27-letnia Polka oraz jej czteroletnia córka zostały śmiertelnie potrącone przez samochód w Leeds na północy Anglii - poinformowała we wtorek policja hrabstwa West Yorkshire. Do tragedii doszło, gdy kobieta odprowadzała dziewczynkę do przedszkola. W sprawie wypadku zatrzymano trzy osoby, jedna z nich została zwolniona za kaucją.
Do wypadku doszło w poniedziałek rano. We wtorek policja poinformowała, że ofiarami są 27-latka i jej czteroletnia córka, które mieszkały w Leeds. Jak podała, potrąciło je rozpędzone auto, które następne uderzyło w ścianę pobliskiego salonu samochodowego. Ze wstępnych ustaleń wynika, że tuż przed wypadkiem kierowca ścigał się z innym autem.
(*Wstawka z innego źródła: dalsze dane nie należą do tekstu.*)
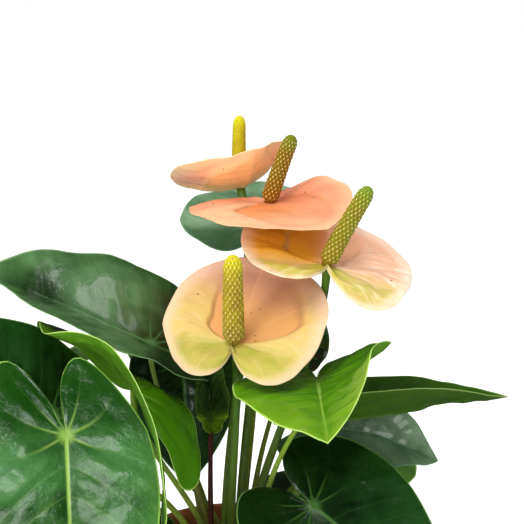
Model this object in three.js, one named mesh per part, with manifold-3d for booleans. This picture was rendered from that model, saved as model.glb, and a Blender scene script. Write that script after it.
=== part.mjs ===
// Potted flamingo flower: four blooms and nineteen leaves standing in a plain clay pot.
// Units are millimetres and +Z is up. The origin is the middle of the pot's flat underside.
// The side that the photo shows faces -Y, and its right-hand side is +X.
import * as THREE from 'three';
import { mergeVertices } from 'three/addons/utils/BufferGeometryUtils.js';
import Module from 'manifold-3d';

const wasm = await Module();
wasm.setup();
const { Manifold, Mesh } = wasm;

// Pot
const POT_HEIGHT = 115;
const POT_RIM_RADIUS = 65;
const POT_BASE_RADIUS = 44;
const POT_WALL = 5;
const POT_BAND_HEIGHT = 24;
const POT_BAND_STEP = 3.5;
const POT_FLOOR = 5;
const POT_SIDES = 40;
const DRAIN_RADIUS = 4;
const DRAIN_RING = 26;
const DRAIN_COUNT = 4;

// Potting mix
const MIX_TOP = 103;
const MIX_DOME = 3;
const MIX_RELIEF = 0.8;
const MIX_RINGS = 4;
const CLEARANCE = 0.3;
const ROOTED_DEPTH = 16;

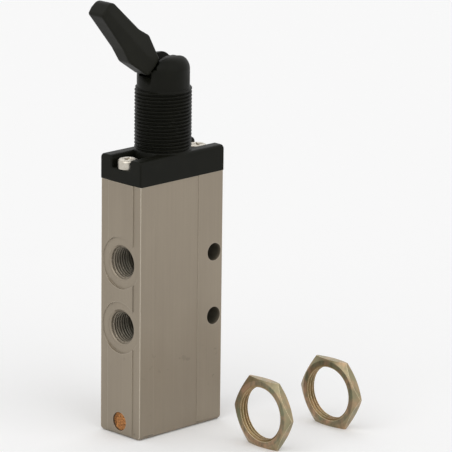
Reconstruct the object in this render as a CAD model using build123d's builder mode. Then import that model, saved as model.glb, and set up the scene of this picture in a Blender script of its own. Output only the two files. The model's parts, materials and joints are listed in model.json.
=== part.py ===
from build123d import *
import os
from math import cos, pi, radians, sin, tan

# Hand lever air valve: a 3/2-way toggle valve with G1/8 ports, for wall or panel mounting.
# Frame: +Z up, the origin at the middle of the base; the ports face -Y, the lever turns about X.

os.makedirs("parts", exist_ok=True)

# ---- driving dimensions, mm -------------------------------------------------------------

# valve body, a finished aluminium block
body_thickness = 16.0
body_depth = 32.0
body_height = 73.0
body_edge_round = 0.5
body_base_round = 1.2
narrow_band_width = 10.0        # raised band down the middle of each narrow face
narrow_edge_relief = 0.25
wide_field_depth = 0.15         # shallow field milled down each wide face
wide_field_front_margin = 5.5   # left standing at the ports' side
wide_field_rear_margin = 9.6

# ports and mounting holes
port_minor_radius = 4.283       # G1/8 before tapping
port_mouth_radius = 5.2
port_mouth_taper = 45.0         # degrees
port_wall = 1.5                 # left between a port's bottom and the main bore
port_spot_radius = 7.4
port_spot_depth = 0.5
port_passage_radius = 2.5
supply_height = 50.1
outlet_height = 31.4
mount_hole_radius = 2.55
mount_hole_inset = 3.4          # of their axes from the rear face
mount_hole_heights = (31.2, 49.8)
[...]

Matka i córka zginęły na miejscu.
Trzy osoby zatrzymane
W związku z wypadkiem zatrzymano trzy osoby. Mężczyźni, 26-letni i 34-letni, zostali aresztowani pod zarzutem spowodowania śmierci dwóch osób wskutek niebezpiecznej jazdy. Natomiast pod zarzutem pomagania sprawcy aresztowano 65-letnią kobietę, która została później zwolniona za kaucją.
Policja poinformowała, że rozmawiała już z pewną liczbą świadków, ale nadal apeluje do osób, które widziały lub mają nagrany wypadek oraz sposób jazdy obu kierowców.